* **Short exercise**:
The lines to be extracted run from the start of the listing through the line containing "wasm.setup();"; copy them exactly and nothing else.

--- START Supplied data ---

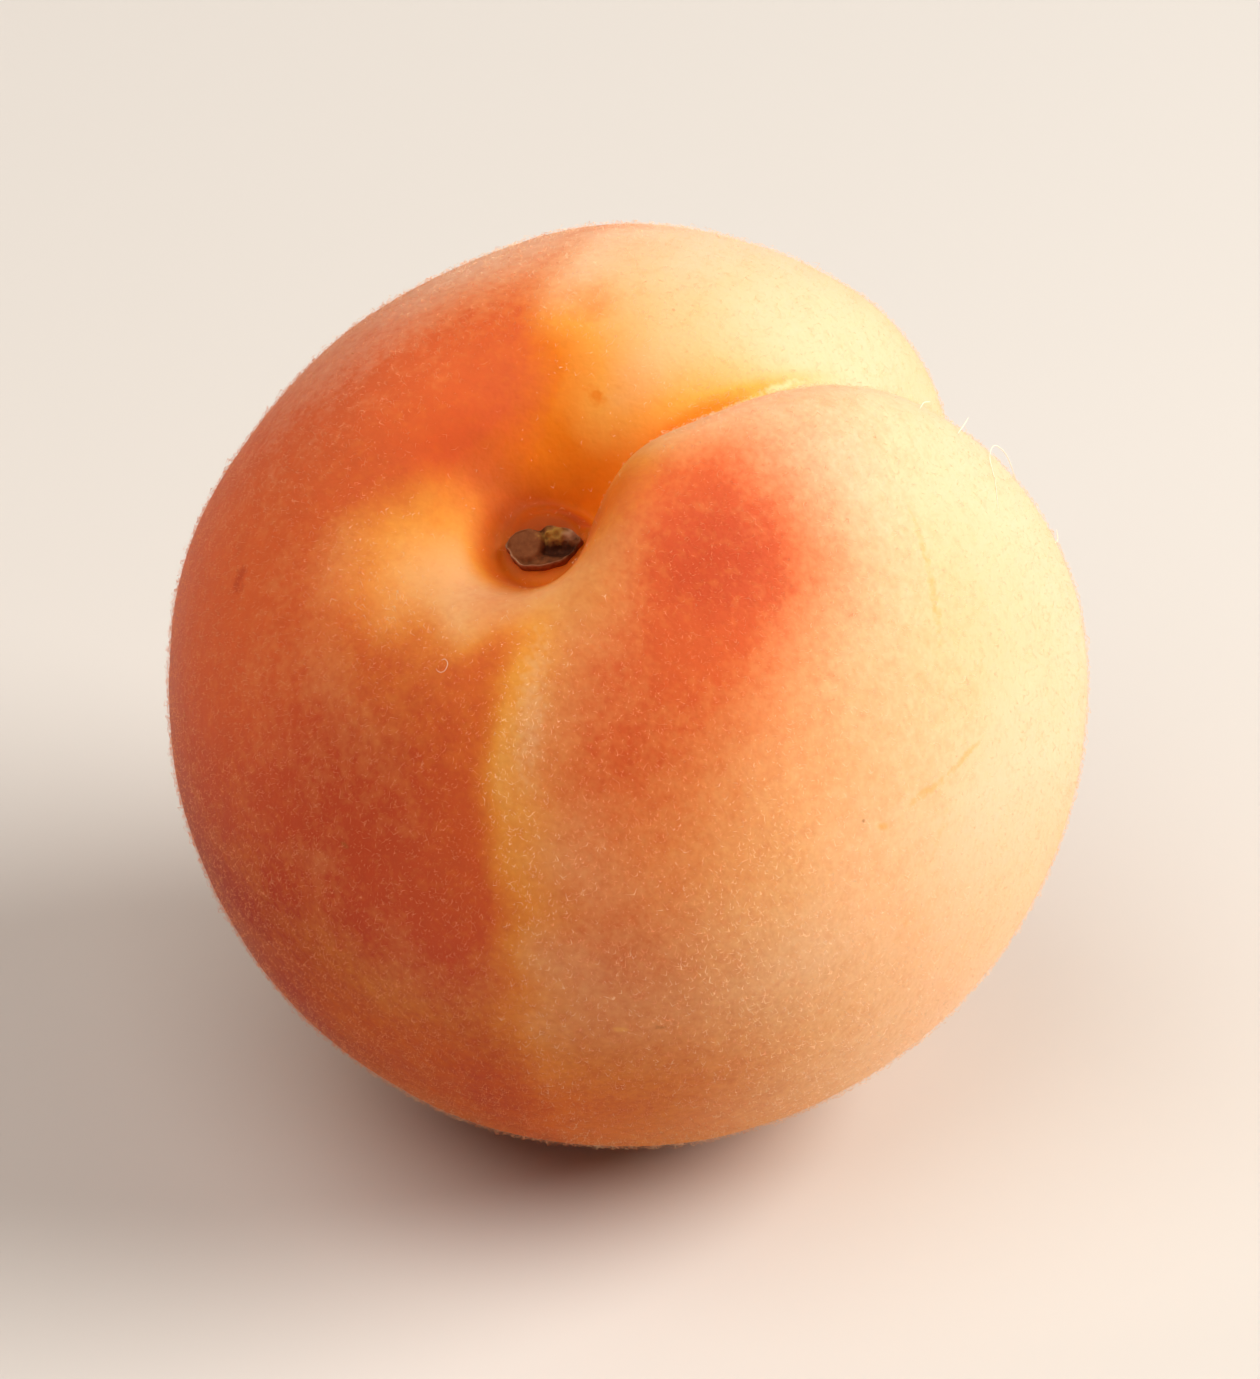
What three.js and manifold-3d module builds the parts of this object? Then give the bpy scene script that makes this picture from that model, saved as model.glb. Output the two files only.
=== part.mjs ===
// An apricot lying on a table, with the dried scar of its stem in the stem cavity.
// Units are millimetres and +Z is up. The table is z = 0.
//
// The skin is one formula in the fruit's own frame: +Z is the stem, +X is the suture, the
// groove that runs from the stem cavity round one side to the far tip. The lobe at +Y of the
// suture is the far lobe, and the lobe at -Y, whose edge stands up beside it, is the near lobe.
// The fruit is then turned until it lies on its side, and trimmed flat where it rests.
import * as THREE from 'three';
import { mergeVertices } from 'three/addons/utils/BufferGeometryUtils.js';
import Module from 'manifold-3d';

const wasm = await Module();
wasm.setup();

// ---- Driving dimensions: millimetres, and degrees for angles ----
//
// Where a size is larger or smaller in one direction round the stem axis, the change is given
// as its amount, the azimuth it faces and how far it spreads to each side.
// A profile is the power that gives a dip's shape: 2 is a plain bell, less is more pointed
// with wider skirts, and more has a flatter bottom and steeper walls.

const GIRTH_RADIUS = 22.45; // round the middle
const HALF_HEIGHT = 22.6; // middle to stem end, before the cavity, and middle to tip
const STEM_END_SQUARENESS = 2.16; // 2 is a plain ellipsoid, more is squarer
const TIP_END_SQUARENESS = 2;
const GIRTH_CHANGES = [
  { amount: -1.25, azimuth: 92, spread: 30 }, // the far cheek is flatter
  { amount: 0.35, azimuth: 186, spread: 42 }, // the side opposite the suture is fuller
  { amount: 0.15, azimuth: -25, spread: 30 },
];

const CAVITY_DEPTH = 3.7; // the broad dimple round the stem
const CAVITY_RADIUS = 4.2; // its least radius, on the near lobe
const CAVITY_RADIUS_CHANGES = [
  { amount: 5.2, azimuth: 62, spread: 52 }, // up the far lobe
  { amount: 5, azimuth: 152, spread: 36 }, // out to the cheek opposite the suture
];
const CAVITY_PROFILE = 1.9;
const CAVITY_PROFILE_CHANGES = [{ amount: -0.5, azimuth: 62, spread: 60 }];
const PIT_DEPTH = 2.1; // the steep pit inside it
const PIT_RADIUS = 2.9;
const PIT_RADIUS_CHANGES = [
  { amount: 1.3, azimuth: 55, spread: 65 },
  { amount: 0.6, azimuth: -150, spread: 40 },
  { amount: 0.7, azimuth: -85, spread: 45 },
];
const PIT_PROFILE = 1.9;
const PIT_PROFILE_CHANGES = [{ amount: 2.7, azimuth: -110, spread: 75 }]; // steep at the front
const PIT_FLOOR_HEIGHT = 17; // above the middle of the fruit
const PIT_FLOOR_RADIUS = 1.7; // flat, under the scar
const PIT_FLOOR_EDGE = 3; // where the pit's walls take over
const CAVITY_FADE = [60, 100]; // polar angles between which the cavity fades out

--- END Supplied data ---

* **Solution for this problem**:
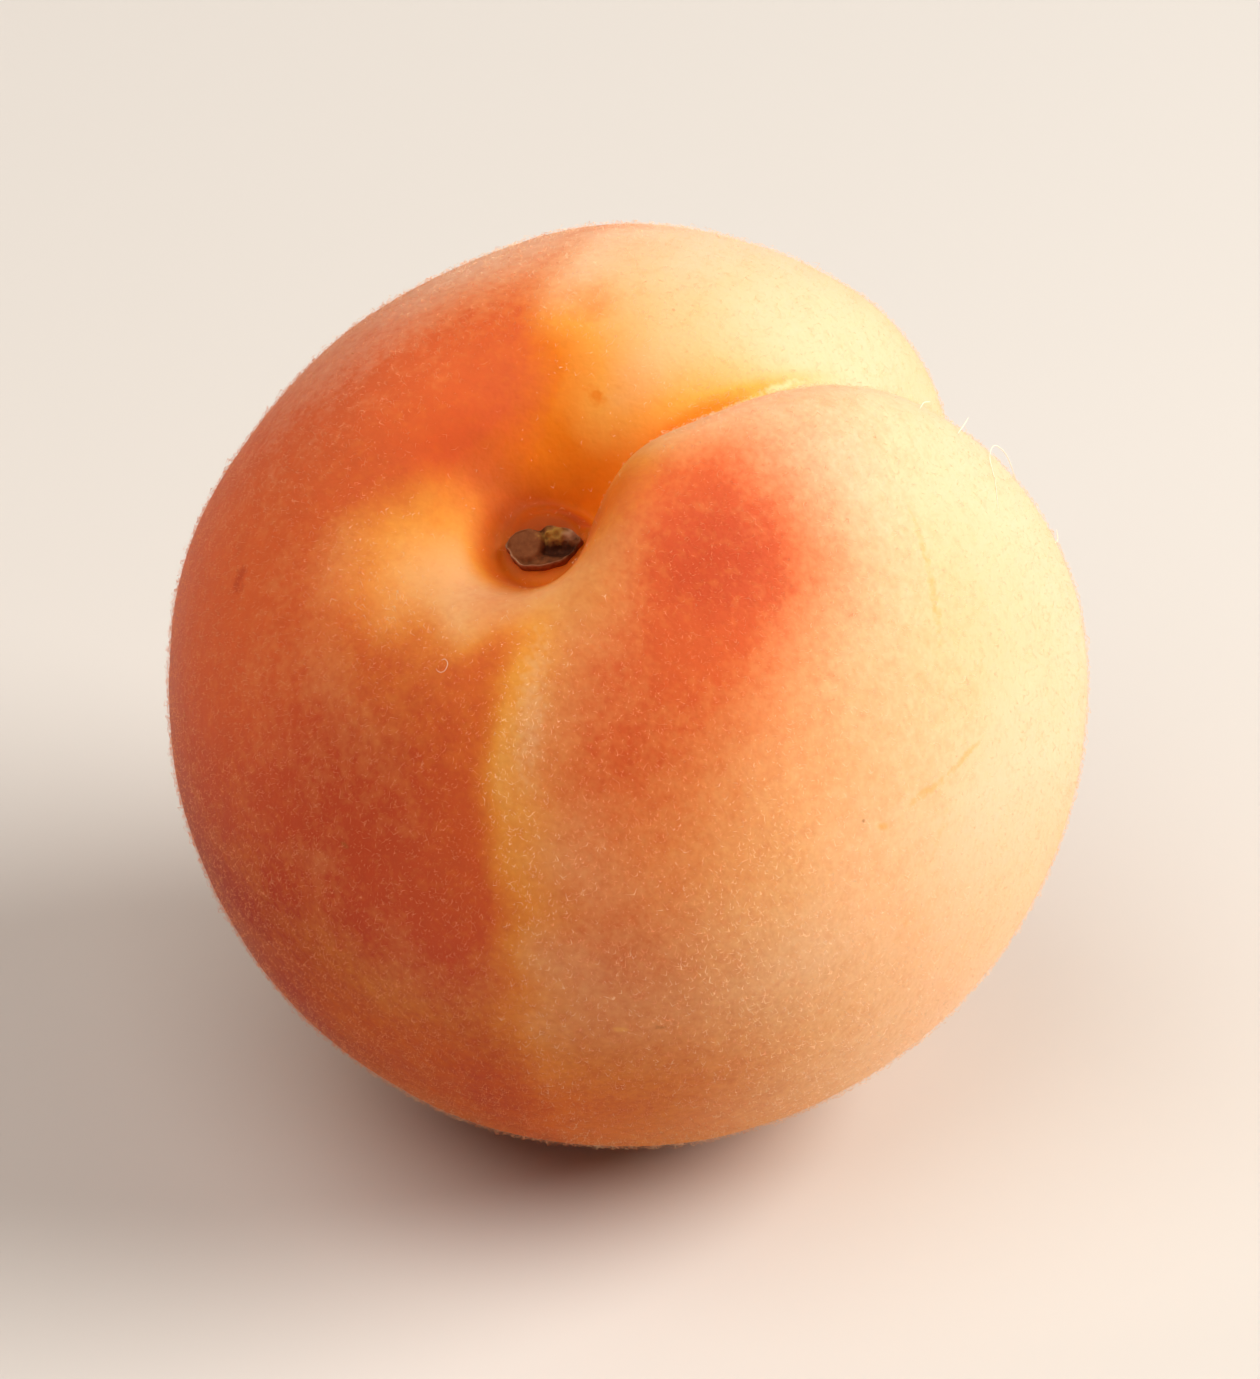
What three.js and manifold-3d module builds the parts of this object? Then give the bpy scene script that makes this picture from that model, saved as model.glb. Output the two files only.
=== part.mjs ===
// An apricot lying on a table, with the dried scar of its stem in the stem cavity.
// Units are millimetres and +Z is up. The table is z = 0.
//
// The skin is one formula in the fruit's own frame: +Z is the stem, +X is the suture, the
// groove that runs from the stem cavity round one side to the far tip. The lobe at +Y of the
// suture is the far lobe, and the lobe at -Y, whose edge stands up beside it, is the near lobe.
// The fruit is then turned until it lies on its side, and trimmed flat where it rests.
import * as THREE from 'three';
import { mergeVertices } from 'three/addons/utils/BufferGeometryUtils.js';
import Module from 'manifold-3d';

const wasm = await Module();
wasm.setup();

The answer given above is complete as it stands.